11 In Hem, in Welken wij ook een erfdeel geworden zijn, wij, die te voren verordineerd waren naar het voornemen Desgenen, Die alle dingen werkt naar den raad van Zijn wil;
Nele também fomos feitos herança, havendo sido predestinados conforme o propósito daquele que faz todas as coisas segundo o conselho da sua vontade,
12 Opdat wij zouden zijn tot prijs Zijner heerlijkheid, wij, die eerst in Christus gehoopt hebben.
para que fôssemos para louvor da sua glória, nós os que primeiro esperamos em Cristo.
13 In Welken ook gij zijt, nadat gij het woord der waarheid, namelijk het Evangelie uwer zaligheid gehoord hebt; in Welken gij ook, nadat gij geloofd hebt, zijt verzegeld geworden met den Heiligen Geest der belofte;
E também vós, depois que ouvistes a palavra da verdade, o evangelho da vossa salvação, e nele crestes, nele fostes selados com o Espírito Santo da promessa,
14 Die het onderpand is van onze erfenis, tot de verkregene verlossing, tot prijs Zijner heerlijkheid.
que é a garantia da nossa herança, até a libertação da propriedade [de Deus], para louvor da sua glória.

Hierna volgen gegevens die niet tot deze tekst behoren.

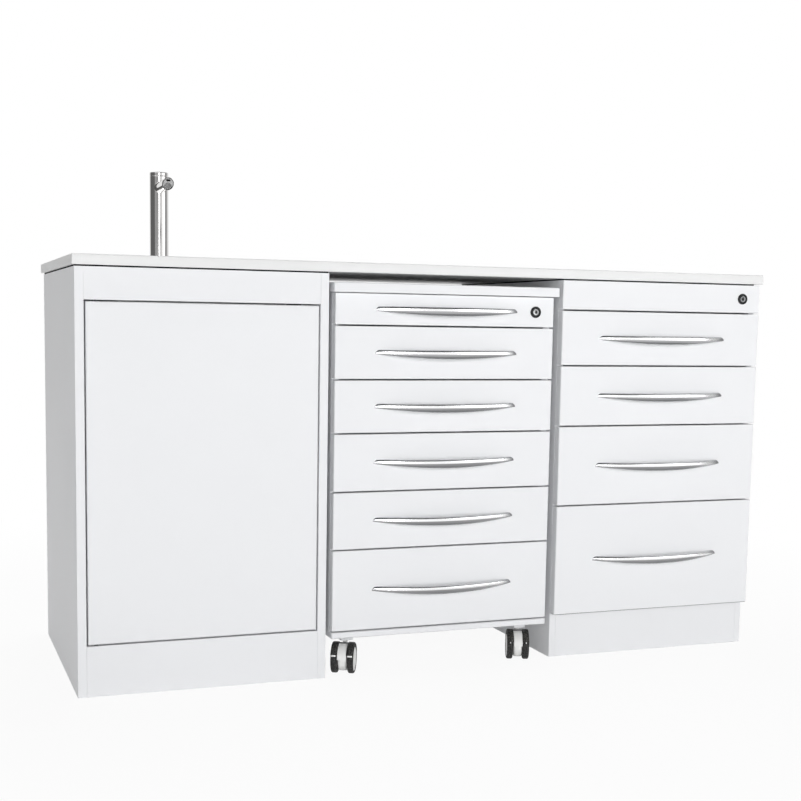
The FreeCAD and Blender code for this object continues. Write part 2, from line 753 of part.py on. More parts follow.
def caster_places():
    """Swivel axes of the casters, as X and Y."""
    left, right = mobile_left + caster_inset_x, mobile_right - caster_inset_x
    front, rear = stile_face + caster_inset_front, mobile_depth - caster_inset_back
    return {"front_left": (left, front), "front_right": (right, front),
            "rear_left": (left, rear), "rear_right": (right, rear)}


def caster(corner, x, y):
    """A twin-wheel caster, built with its axle along X and then swivelled."""
    axle = vec(x, y - caster_trail, wheel_radius)
    half_core = core_width / 2
    wheel_in = half_core + hood_side_clearance
    wheel_out = wheel_in + wheel_width
    inner_radius = wheel_radius + hood_gap
    keep_above = block(axle.x - wheel_out - over, axle.x + wheel_out + over,
                       axle.y - hood_radius - over, axle.y + hood_radius + over,
                       wheel_radius + hood_bottom, wheel_radius + hood_radius + over)
    hood = tube(hood_radius, inner_radius, axle - ALONG * wheel_out, ALONG,
                2 * wheel_out).common(keep_above)
    core = rod(core_radius, axle - ALONG * half_core, ALONG, core_width)
    web = block(axle.x - half_core, axle.x + half_core, axle.y - core_radius,
                axle.y + core_radius, wheel_radius, wheel_radius + hood_radius)
    web = web.common(rod(hood_radius, axle - ALONG * half_core, ALONG, core_width))
    top = wheel_radius + hood_radius
    pin = rod(swivel_radius, vec(x, y, wheel_radius + core_radius), UP,
              top + swivel_pin_length - wheel_radius - core_radius)
    bore = rod(axle_radius + axle_clearance, axle - ALONG * wheel_out, ALONG, 2 * wheel_out)
    sweep = rod(mobile_from_bay_side + caster_inset_x - swivel_side_clearance, vec(x, y, 0), UP,
                top + swivel_pin_length + over)
    fork = union(hood, core, web, pin).cut(bore).common(sweep)
    pair = turned([(0, -wheel_out), (wheel_radius, -wheel_out), (wheel_radius, -wheel_in),
                   (axle_radius, -wheel_in), (axle_radius, wheel_in), (wheel_radius, wheel_in),
                   (wheel_radius, wheel_out), (0, wheel_out)], axle, ALONG, UP)
    for solid in (fork, pair):
        solid.rotate(vec(x, y, 0), UP, caster_turns[corner])
    add("caster_%s_fork" % corner, fork)
    add("caster_%s_wheels" % corner, pair)


def origin():
    """The point of the building frame that becomes the origin of the exported part."""
    return vec(run_width / 2, (carcass_depth + worktop_back_overhang - handle_rise) / 2, 0)


def build():
    sink_cabinet()
    sink_door()
    sink()
    tap()
    worktop()
    drawer_cabinet()
    mobile_cabinet()
    for corner, (x, y) in caster_places().items():
        caster(corner, x, y)


def export():
    os.makedirs("parts", exist_ok=True)
    shift = -origin()
    for name, solids in nodes.items():
        moved = []
        for solid in solids:
            copy = solid.copy()
            copy.translate(shift)
            moved.append(copy)
        shape = moved[0] if len(moved) == 1 else Part.makeCompound(moved)
        shape.exportStep("parts/%s.step" % name)


build()
export()
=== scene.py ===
import math

import bmesh
import bpy
from mathutils import Matrix, Vector


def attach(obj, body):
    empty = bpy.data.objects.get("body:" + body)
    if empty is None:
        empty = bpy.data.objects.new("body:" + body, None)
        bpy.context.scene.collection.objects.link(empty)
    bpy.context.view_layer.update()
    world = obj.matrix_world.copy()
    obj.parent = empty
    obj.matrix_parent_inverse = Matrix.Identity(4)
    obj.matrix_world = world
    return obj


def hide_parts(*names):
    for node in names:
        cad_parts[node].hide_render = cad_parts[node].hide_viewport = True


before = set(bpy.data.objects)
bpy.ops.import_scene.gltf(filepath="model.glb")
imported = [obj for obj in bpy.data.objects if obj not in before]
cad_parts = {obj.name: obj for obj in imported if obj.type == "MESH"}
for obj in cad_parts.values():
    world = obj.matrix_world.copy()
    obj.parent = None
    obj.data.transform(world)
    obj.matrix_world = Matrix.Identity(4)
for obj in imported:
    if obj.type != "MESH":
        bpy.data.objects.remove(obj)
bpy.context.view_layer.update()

# The visible finish of the dental cabinet run. Shapes are written in millimetres of the
# building frame: X along the front from the left side, Y into the depth from the front plane,
# Z up from the floor. Form.piece() turns them into metres of the exported part's frame.

# The exported part's origin: on the floor, in the middle of the footprint
ORIGIN = Vector((762.5, 265.0, 0.0))

SHEET = 1.2
BEND = 1.4
UPRIGHT_BEND = 3.0
UNIT_WIDTH = 500.0
RUN_LENGTH = 1525.0
DEPTH = 550.0
CARCASS_TOP = 827.0
SLAB_LOW, SLAB_TOP = 830.0, 850.0
OVERHANG, BACK_OVERHANG = 5.0, 15.0
FRONT_DEPTH, FRONT_GAP = 19.0, 1.0
SIDE_LIP, END_LIP = 40.0, 10.0
TRAY_BACK = 469.0
LINER = 15.0
RAIL_START = 21.0
SLIDE_WIDTH, SLIDE_HEIGHT = 13.0, 35.0
HANDLE_LENGTH, HANDLE_RISE = 318.0, 35.0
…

15 Daarom ook ik, gehoord hebbende het geloof in den Heere Jezus, dat onder u is, en de liefde tot al de heiligen,
Por isso eu, desde que ouvi da fé que há entre vós no Senhor Jesus, e do amor a todos os santos,
16 Houde niet op voor u te danken, gedenkende uwer in mijn gebeden;
não paro de agradecer [a Deus] por vós, lembrando-me em minhas orações.

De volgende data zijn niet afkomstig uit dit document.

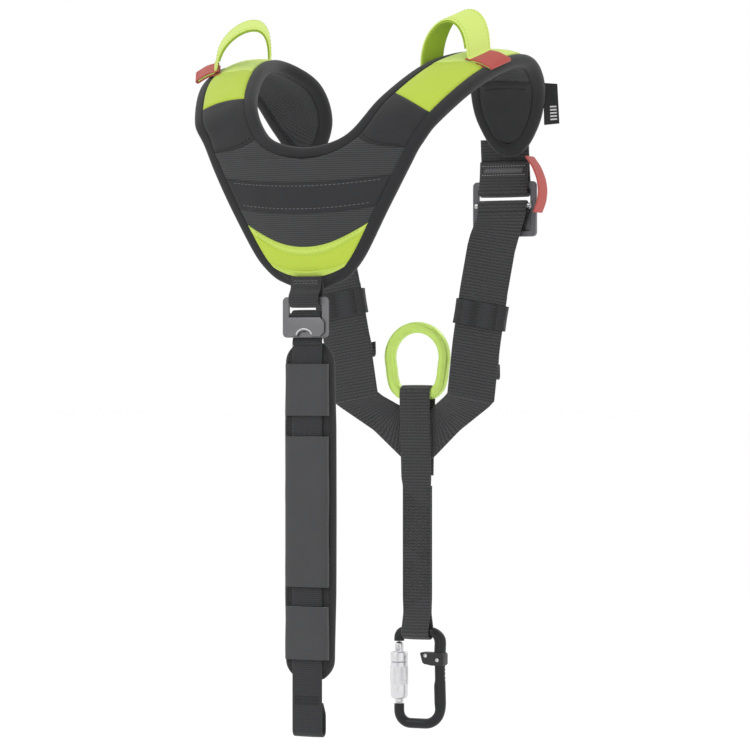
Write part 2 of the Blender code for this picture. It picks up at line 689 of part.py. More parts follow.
def build_ventral(chest):
    """The ventral strap: it turns over the ring's bar, runs down both faces of the gusset, and
    turns round the connector's top bar."""
    y = GUSSET_Y
    over = arc((y, RING_BAR_Z), RING_RADIUS + 0.0006 + THIN / 2, 0, 180, 10)
    under = arc((y, CONNECTOR_TOP), CONNECTOR_RADIUS + 0.0006 + THIN / 2, 180, 360, 10)
    close = THIN + GAP + 0.0002
    beside = THIN / 2 + GAP
    upper = [(y + close, GUSSET_LOW - 0.004), (y + close, -0.345), *over, (y - close, -0.345),
             (y - close, GUSSET_LOW - 0.010), (y - beside, -0.405),
             (y - beside, CONNECTOR_TOP + 0.032)]
    lower = [(y - beside, CONNECTOR_TOP + 0.018), *under, (y + beside, CONNECTOR_TOP + 0.018)]
    back = [(y + beside, CONNECTOR_TOP + 0.032), (y + beside, -0.405)]
    run = upper + lower + back
    full = VENTRAL_WIDTH / 2
    halves = [full] * len(upper) + [VENTRAL_EYE_WIDTH / 2] * len(lower) + [full] * len(back)
    band("ventral_strap", [(0, a, b) for a, b in run], [(half, 0, 0) for half in halves], THIN,
         "webbing", chest)


def build_ring(body):
    """A pear-shaped ring: a wide arch over a short straight bar."""
    crown = arc((0, -0.2765), 0.0290, -15, 195, 22)
    right = [(0.0265, -0.2970), (0.0240, -0.3055)]
    outline = [(0.0175, RING_BAR_Z), *reversed(right), *crown,
               *[(-x, z) for x, z in right], (-0.0175, RING_BAR_Z)]
    path = [(x, GUSSET_Y, z) for x, z in outline]
    add("ring", wire("ring", path, RING_RADIUS, cyclic=True), "ring_metal", body)


def build_connector(chest):
    body = pivot("connector_hinge", (CONNECTOR_X, GUSSET_Y, CONNECTOR_TOP), chest)
    right = CONNECTOR_X + CONNECTOR_HALF
    near_round = 0.006
    top_round = 0.010
    low_round = 0.016
    outline = [(GATE_X, -0.5540),
               *arc((GATE_X + near_round, CONNECTOR_TOP - near_round), near_round, 180, 90, 5),
               *arc((right - top_round, CONNECTOR_TOP - top_round), top_round, 90, 0, 6),
               (right - 0.0010, -0.5800),
               *arc((right - low_round, CONNECTOR_LOW + low_round), low_round, 0, -90, 7),
               *arc((GATE_X + low_round - 0.004, CONNECTOR_LOW + 0.012), 0.012, -90, -180, 6),
               (GATE_X, GATE_LOW - 0.0012)]
    path = [(x, GUSSET_Y, z) for x, z in outline]
    add("connector_body", wire("connector_body", path, CONNECTOR_RADIUS), "connector_metal", body)
    keeper = [(0.0045, -0.5660), (0.0165, -0.5660), (0.0165, -0.5760), (0.0075, -0.5745)]
    add("connector_keeper", flat_curve("connector_keeper", [keeper], 0.0045), "plastic", body,
        Matrix.Translation((0.0015, GUSSET_Y, 0)) @ UPRIGHT)
    build_gate(body)


def build_gate(connector):
    gate = pivot("gate_hinge", (GATE_X, GUSSET_Y, GATE_PIVOT_Z), connector)
    length = GATE_TOP - GATE_LOW
    shaft = 0.0043
    place = Matrix.Translation((GATE_X, GUSSET_Y, GATE_LOW))
    profile = [(0, length), (0.0018, length), (shaft, length - 0.0028), (shaft, 0), (0, 0)]
    turned("gate", profile, "connector_metal", gate, place)
    face = Matrix.Translation((GATE_X, GUSSET_Y - shaft - GAP, GATE_PIVOT_Z + 0.0012))
    head = [(0, 0.0006), (0.0022, 0.0006), (0.0026, 0), (0, 0)]
    turned("gate_rivet", head, "sleeve_metal", gate, face @ Matrix.Rotation(math.pi / 2, 4, "X"),
           12)
    collar = pivot("collar_slide", (GATE_X, GUSSET_Y, COLLAR_LOW), gate)
    build_tube("sleeve_collar", collar, SLEEVE_TOP, COLLAR_LOW + GAP, SLEEVE_RADIUS - 0.0006,
               COLLAR_BORE)
    twist = pivot("sleeve_twist", (GATE_X, GUSSET_Y, SLEEVE_LOW), collar)
    build_tube("locking_sleeve", twist, COLLAR_LOW, SLEEVE_LOW, SLEEVE_RADIUS, SLEEVE_BORE)


def build_tube(name, body, top, low, radius, bore):
    height = top - low
    profile = [(bore, height), (radius - 0.0006, height), (radius, height - 0.0006),
               (radius, 0.0006), (radius - 0.0006, 0), (bore, 0)]
    turned(name, profile, "sleeve_metal", body, Matrix.Translation((GATE_X, GUSSET_Y, low)), 20)


def build_front():
    build_front_hangers()
    for side, sign in (("left", -1), ("right", 1)):
        bar = Vector((sign * FRONT_BAR.x, FRONT_BAR.y, FRONT_BAR.z))
        build_buckle(side, bar, FRONT_WIDTH, FRONT_BUCKLE_HEIGHT, 1)
    chest = pivot("chest_slide", (0, GUSSET_Y, -0.315))
    for side, sign in (("left", -1), ("right", 1)):
        half = build_front_strap(side, sign, chest)
        build_keeper(side, sign, half)
    build_gusset(chest)
    build_ventral(chest)
    build_ring(pivot("ring_hinge", (0, GUSSET_Y, RING_BAR_Z), chest))
    build_connector(chest)


def main():
    build_yoke()
    build_tag()
    for side in ("left", "right"):
        build_gear_loop(side)
    build_back()
    build_front()


main()
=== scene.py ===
"""The looks of a tree climber's shoulder strap set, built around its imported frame.

The set is a padded yoke with two gear loops, a back strap with its pad and buckle, and a front
harness with two buckles, a chest ring and a locking connector. Everything is in metres, in the
frame's own axes: the wearer looks along +Y, +X is the wearer's right and +Z is up.
"""

import json
import logging
import math
from collections.abc import Sequence
from dataclasses import dataclass
from enum import Enum

import bmesh
import bpy
import numpy as np
from mathutils import Matrix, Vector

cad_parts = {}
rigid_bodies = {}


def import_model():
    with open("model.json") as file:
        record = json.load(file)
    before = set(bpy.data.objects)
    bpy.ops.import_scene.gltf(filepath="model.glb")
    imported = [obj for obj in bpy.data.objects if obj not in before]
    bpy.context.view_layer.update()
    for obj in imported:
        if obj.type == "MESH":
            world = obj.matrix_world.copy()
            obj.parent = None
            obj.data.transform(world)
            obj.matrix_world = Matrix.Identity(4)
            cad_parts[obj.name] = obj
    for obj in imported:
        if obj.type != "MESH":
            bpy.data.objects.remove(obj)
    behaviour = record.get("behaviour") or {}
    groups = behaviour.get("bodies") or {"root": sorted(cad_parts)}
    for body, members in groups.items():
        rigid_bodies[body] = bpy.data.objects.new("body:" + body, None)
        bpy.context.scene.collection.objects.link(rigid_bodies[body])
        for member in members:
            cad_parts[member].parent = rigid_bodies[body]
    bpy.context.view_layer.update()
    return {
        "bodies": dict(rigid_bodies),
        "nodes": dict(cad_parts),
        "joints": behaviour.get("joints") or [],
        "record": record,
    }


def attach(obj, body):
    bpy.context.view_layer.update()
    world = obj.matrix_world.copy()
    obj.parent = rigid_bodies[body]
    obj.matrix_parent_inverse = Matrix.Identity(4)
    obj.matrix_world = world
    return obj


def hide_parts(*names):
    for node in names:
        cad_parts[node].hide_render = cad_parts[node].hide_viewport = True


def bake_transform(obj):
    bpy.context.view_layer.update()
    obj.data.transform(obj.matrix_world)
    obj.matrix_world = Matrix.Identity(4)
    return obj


Array = np.ndarray
Socket = bpy.types.NodeSocket
Body = bpy.types.Object

for startup_object in list(bpy.data.objects):
    bpy.data.objects.remove(startup_object)
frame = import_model()
LOG = logging.getLogger("strap_set")
SIDES = (("left", -1.0), ("right", 1.0))
SMOOTH_ANGLE = math.radians(42)


# ---------------------------------------------------------------- finishes


class Weave(Enum):
    """How a cloth's threads lie."""

    PLAIN = "plain"
    RIBBED = "ribbed"
    WEBBING = "webbing"
    SPACER = "spacer"
    FELT = "felt"
    TAPE = "tape"
    FLEECE = "fleece"


class Surface(Enum):
    """How a hard piece is worked."""

    BRUSHED = "brushed"
    ANODISED = "anodised"
    TURNED = "turned"
    MOULDED = "moulded"


class Graph:
    """A material's node tree, with short calls that add a node and link it."""

    def __init__(self, name: str) -> None:
        """Makes the material and finds its shader."""
        self.material = bpy.data.materials.new(name)
        self.material.use_nodes = True
        self.tree = self.material.node_tree
        self.shader = self.tree.nodes["Principled BSDF"]

    def feed(self, socket: Socket, value: object) -> None:
        """Links a socket, or sets a plain value on it."""
        if isinstance(value, Socket):
            self.tree.links.new(value, socket)
        else:
            socket.default_value = value

    def math(self, operation: str, *values: object) -> Socket:
        """Adds a Math node and returns its result."""
        node = self.tree.nodes.new("ShaderNodeMath")
        node.operation = operation
        for socket, value in zip(node.inputs, values):
            self.feed(socket, value)
        return node.outputs[0]

    def mix(self, share: object, low: object, high: object) -> Socket:
        """Adds a colour mix and returns its result."""
        node = self.tree.nodes.new("ShaderNodeMix")
        node.data_type = "RGBA"
        self.feed(node.inputs[0], share)
        self.feed(node.inputs[6], low)
        self.feed(node.inputs[7], high)
        return node.outputs[2]

    def place(self, output: str = "Object") -> Socket:
        """The coordinates a pattern reads: Object ones, or the piece's own UV map."""
        return self.tree.nodes.new("ShaderNodeTexCoord").outputs[output]

    def noise(self, place: Socket, scale: float, detail: float = 2.0) -> Socket:
        """Adds a noise texture and returns its height, from 0 to 1."""
        node = self.tree.nodes.new("ShaderNodeTexNoise")
        self.feed(node.inputs["Vector"], place)
        node.inputs["Scale"].default_value = scale
        node.inputs["Detail"].default_value = detail
        return node.outputs["Fac"]

    def stretched(self, place: Socket, factors: Sequence[float]) -> Socket:
        """Coordinates stretched by a factor on each axis."""
        node = self.tree.nodes.new("ShaderNodeMapping")
        self.feed(node.inputs["Vector"], place)
        node.inputs["Scale"].default_value = factors
        return node.outputs[0]

    def bump(self, height: Socket, distance: float) -> None:
        """Gives the shader a relief of that depth in metres."""
        node = self.tree.nodes.new("ShaderNodeBump")
        node.inputs["Strength"].default_value = 1.0
        node.inputs["Distance"].default_value = distance
        self.feed(node.inputs["Height"], height)
        self.feed(self.shader.inputs["Normal"], node.outputs[0])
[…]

17 Opdat de God van onzen Heere Jezus Christus, de Vader der heerlijkheid, u geve den Geest der wijsheid en der openbaring in Zijn kennis;
[Oro] para que o Deus de nosso Senhor Jesus Cristo, o Pai glorioso, vos dê o Espírito de sabedoria e de revelação no conhecimento dele;
18 Namelijk verlichte ogen uws verstands, opdat gij moogt weten, welke zij de hoop van Zijn roeping, en welke de rijkdom zij der heerlijkheid van Zijn erfenis in de heiligen;
e que sejam iluminados os olhos do vosso coração, para que conheçais qual é a esperança para a qual ele chamou, quais [são] as riquezas da gloriosa herança dele nos santos,
19 En welke de uitnemende grootheid Zijner kracht zij aan ons, die geloven, naar de werking der sterkte Zijner macht,
e qual é a superabundante grandeza do seu poder para nós, que cremos, conforme a operação da sua poderosa força,
20 Die Hij gewrocht heeft in Christus, als Hij Hem uit de doden heeft opgewekt; en heeft Hem gezet tot Zijn rechter hand in den hemel;
a qual ele operou em Cristo, ressuscitando-o dos mortos; e o colocou à direita dele nos céus,
21 Verre boven alle overheid, en macht, en kracht, en heerschappij, en allen naam, die genaamd wordt, niet alleen in deze wereld, maar ook in de toekomende; (aiōn )
acima de todo governo, autoridade, poder, domínio, e de todo nome que se nomeia, não só nesta era, mas também na futura. (aiōn )
22 En heeft alle dingen Zijn voeten onderworpen, en heeft Hem der Gemeente gegeven tot een Hoofd boven alle dingen;
Ele também sujeitou todas as coisas debaixo dos seus pés, e o constituiu por cabeça sobre todas as coisas para a Igreja,
23 Welke Zijn lichaam is, en de vervulling Desgenen, Die alles in allen vervult.
que é o seu corpo, a plenitude daquele que enche tudo em todas as coisas.